The changes all flow from the deadly crash of an unmanned oil train in Lac-Megantic, Que., in July 2013 that claimed 47 lives and incinerated the town's downtown core.

But concerns over the old DOT-111 tank car — the workhorse of the North American fleet — date back to at least 1996, when the Transportation Safety Board of Canada reported that "in general, Class 111A tank cars do not have sufficient protection against punctures, even in a low-speed impact, due to the thinness of the tank shell and the absence of a head shield."

The proposed changes come as the House of Commons transport committee released a report today on the transportation of dangerous goods and Canada's safety regime.

New recommendations

The committee's report, published online and unveiled at a news conference in Ottawa, makes 10 recommendations, over half of which are aimed directly at rail transport.

The first recommendation is that Transport Canada "ensure that it has an adequate number" of inspectors for its oversight role over dangerous goods and overall rail safety. The report does not suggest a specific number.

Currently, Transport Canada employs 117 rail safety inspectors and 88 dangerous goods inspectors, according to committee member Jeff Watson, an Ontario MP who spoke at the news conference this morning.

The report also recommends all DOT-111 tank cars currently in use meet "enhanced standards," and these enhancements, as well as the phase-in of the TC-117 tank cars, be harmonized with the United States because of the "North American character" of the railway system.

The U.S. has so far declined to lay out a timeline for replacing DOT-111 tank cars, however, and has not publicly committed to such a move. Watson, the MP for the Windsor-area riding of Essex, said this morning that federal Transport Minster Lisa Raitt is in talks with her American counterpart, but no concrete agreements have been established.

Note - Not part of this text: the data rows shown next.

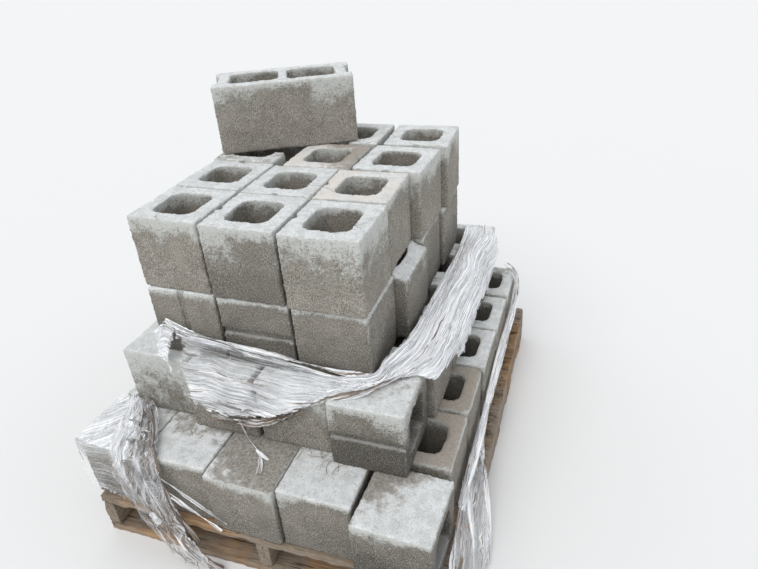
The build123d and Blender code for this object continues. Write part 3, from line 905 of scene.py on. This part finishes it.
def dress_tiers(kinds):
    group = block_tree(kinds)
    random = np.random.default_rng(4)
    for tier, looks in TIERS.items():
        columns, rows = looks["count"]
        for row in range(1, rows + 1):
            grouped = []
            for column in range(1, columns + 1):
                entry = block_entry(tier, row, column, random)
                if tier == "top_tier":
                    side = ("left", "middle", "right")[column - 1]
                    entry.setdefault("node", f"top_tier_row_{row}_{side}_block")
                if "node" in entry:
                    dress_blocks(entry["node"], group, [entry])
                else:
                    grouped.append(entry)
            if grouped:
                dress_blocks(f"{tier}_row_{row}_blocks", group, grouped)
    across, deep = middle_of(*FULL_CORNER, FULL_TURN, FULL_LENGTH, BLOCK)
    height = tier_foot("top_tier") + BLOCK + HALF
    dress_blocks("two_core_block", group, [{
        "kind": KINDS.index("full"), "centre": Vector((across, deep, height)) * MM,
        "turn": (0, 0, radians(FULL_TURN)), "heading": radians(FULL_TURN),
        "tint": 0.2, "warm": 0.0, "frosty": 0.75, "damp": 0.10, "dirt": (0, 0, 0.12),
        "span": FULL_LENGTH / 2 * MM}])


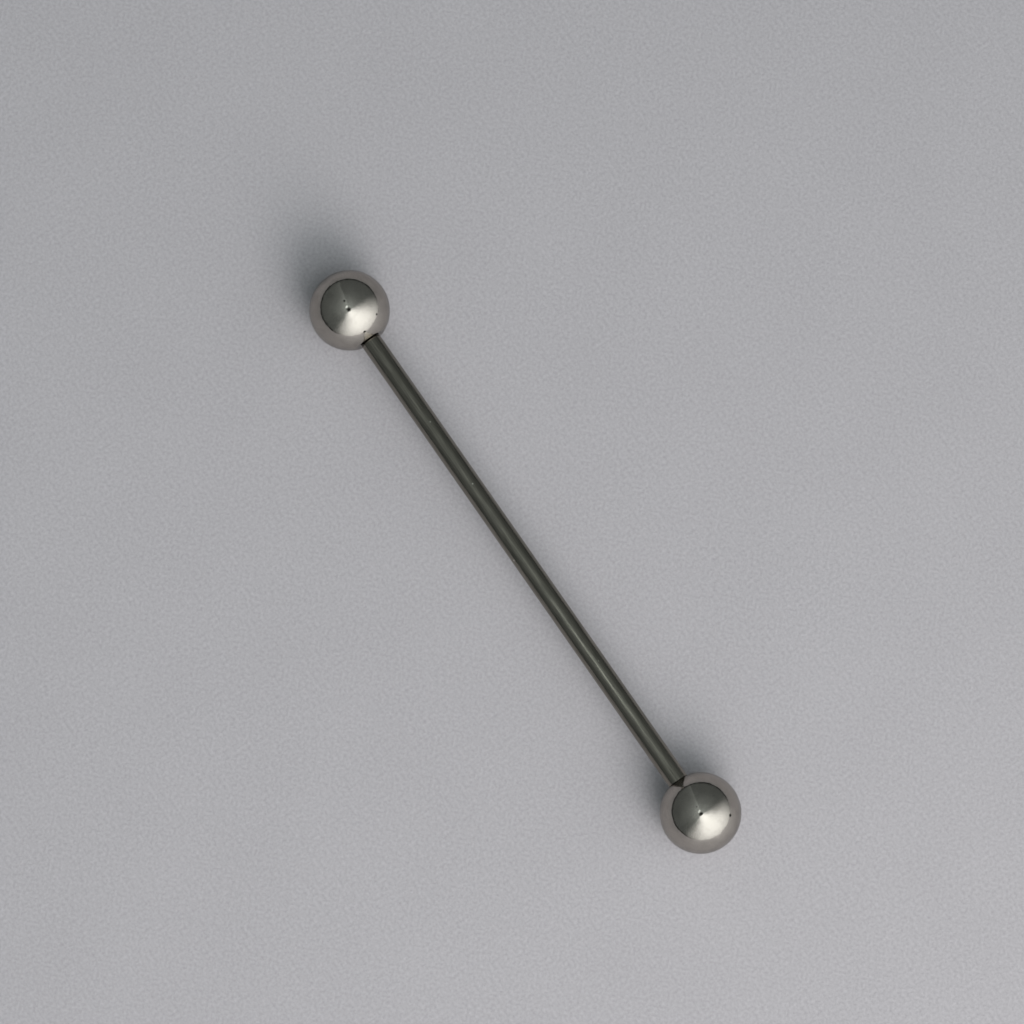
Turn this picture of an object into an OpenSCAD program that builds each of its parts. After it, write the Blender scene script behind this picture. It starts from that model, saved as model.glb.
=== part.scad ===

Similarly, the report recommends that Transport Canada implement on-board voice and video recording devices on trains, a move that rail worker unions have vehemently opposed in the past.

String of recent derailments

A booming oil-by-rail business and a number of high-profile derailments have compounded the danger over the last five years.

In the last month alone, four trains carrying crude oil have derailed in Canada and the United States, sparking major fires, polluting waterways and forcing some evacuations.

There have been three recent CN Rail derailments in northern Ontario, including two along a stretch of track about an hour south of Timmins, near the village of Gogama.

A CN train also derailed Wednesday evening near the Manitoba community of Gregg, about 50 kilometres east of Brandon. CN spokesman Brent Kossey said there were no reports of injuries but provided no information on what cargo was in the derailed cars.